On appeal from the vice-chancellor's decision in that case ( In re Tremper, 129 N.J. Eq. 274 ( E. A. 1941)), our former Court of Errors and Appeals rested its affirmance of the discharge of the writ on a different ground, i.e., that although conviction by the 11-member jury was erroneous and would have fallen on appeal, the jurisdiction of the court remained unimpaired and the error was, therefore, not remediable by habeas corpus. As I understand that decision, however, it did not foreclose nor disapprove the principle expressed in the vice-chancellor's discharge of the writ on the somewhat startling theory that although it is uniformly conceded that lack of jurisdiction of the subject matter in a court renders the judgment of that court nugatory and open to collateral attack, there must come a time when litigation thereon is impossible, at least by habeas corpus.
The compelling logic of the decision of that lower court applies with equal force to the instant application. Here this petitioner, charged by indictment with an offense which, on conviction, would subject him to a life sentence, appeared in court with apparently qualified counsel, entered a not guilty plea, waived jury trial, was tried, convicted and sentenced. He made no objection during trial. He made no outcry on the imposition of sentence. He took no appeal. He made no application to the trial court for relief. So far as the record before me indicates, he made no earlier application for habeas corpus on discovery of the loss of the fundamental constitutional safeguard of jury trial. He shows no special circumstances which would explain this delay. Meanwhile, in the ordinary course of events, it may be presumed that witnesses for the State have died or disappeared and certainly the testimonial assets of the prosecution have been dissipated with the passage of time.
The most grievous and fundamental trial errors, such as the admission of hearsay or other inadmissible evidence, could have brought about this petitioner's conviction in 1941, and yet his right to relief would have been foreclosed after the time for appeal had run. Why should he then be permitted to wait many additional years before complaining of "jurisdictional" errors in the making of which he acquiesced and cooperated? Or, as stated in In re Tremper, 126 N.J. Eq. 276, supra,
"How can it be said that although a defendant claiming a non-jurisdictional but grievously harmful error, is prevented by the statutory provisions (prescribed by the legislature as expressing that which is just and right), from having his claim entertained by any court after one year from the imposition of sentence, nevertheless a defendant claiming a jurisdictional error * * *, ought as a matter of fairness, justice and right, to be entitled to have his claim entertained, on habeas corpus, four or five years after the imposition of sentence? And if four or five years after, why not ten or twenty or thirty years after?"
I think the answer to this question must also be found in the reasoning of the opinion last cited, as follows:
"True it is that it is the public policy of this state that all due safeguards against injustice, and all constitutional rights, should be preserved to persons accused of crime; and that a court, on habeas corpus, has the corresponding judicial responsibility of endeavoring to see to it that that policy is properly carried out.
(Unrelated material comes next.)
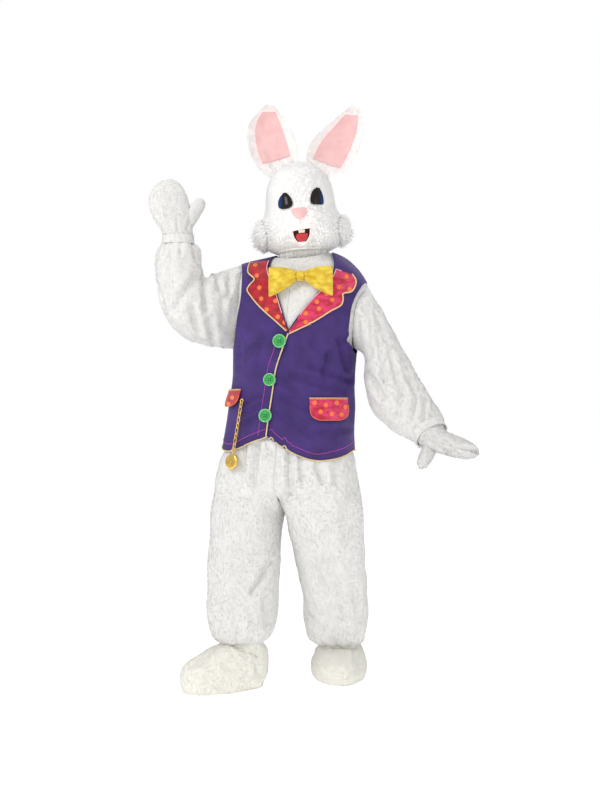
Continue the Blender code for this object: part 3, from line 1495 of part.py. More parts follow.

But it is equally true that it is the public policy of this state, and to the interest of its citizens, that those guilty of crime should not go unpunished; that there should not be undue litigation; and that where the state has provided for the person accused of crime, by means other than habeas corpus, all due and reasonable opportunities for him to obtain for himself the enforcement of the legal and constitutional rights to which he is entitled, he should not be permitted either to harass the state and its citizens by further repeated attempts by legal proceedings to litigate over again that which has been definitely determined against him, nor to endeavor to accomplish a fraud and imposition upon the state and its citizens under the guise of an effort to obtain the benefit of his legal and constitutional rights aforesaid after having had full and ample opportunity to obtain those benefits. As to this, also, the court, on habeas corpus, has a corresponding judicial responsibility."
The writ of habeas corpus, while not a writ of course, is sometimes said to be a writ of right, when cause is shown for its issuance. In re Thompson, 85 N.J. Eq. 221 ( Ch. 1915); In re Gottsmann, 141 N.J. Eq. 271 ( E. A. 1948). If it be true that decision to issue the writ rests in the sound judicial discretion of the court, as a matter of fairness, justice and right, which is hardly open to question ( In re Thompson, supra), then the instant case is one in which the writ definitely should not have issued.
I adhere to the theory of the opinion of the former Court of Chancery expressed in the Tremper decision, 126 N.J. Eq. 276, supra, and, again for the protection of the rights of this petitioner, I record that on the ground last cited, as well as that questioning the sufficiency of the proofs under the indictment, I determine that the writ was improvidently issued, and should be quashed and discharged as though the writ had been denied on application therefor. On the grounds challenging the constitutionality of the Habitual Criminal Act, the writ may have properly issued (see In re Rose, supra) and in view of my determination that such statute is valid, I deny release on habeas corpus, discharging the writ after hearing on the merits.
"The courts in habeas corpus proceedings are not bound by any hard and fast rules of procedure or of pleading, and oft-times issue the writ (where there seems on preliminary inspection of the petition a reasonable likelihood that petitioner is entitled to the writ) leaving until consideration of the whole case, the actual determination of the question as to whether petitioner was entitled to have the writ issue." In re Tremper, 126 N.J. Eq. 276 , at p. 293, supra.
The writ is, therefore, discharged and the petitioner remanded to custody.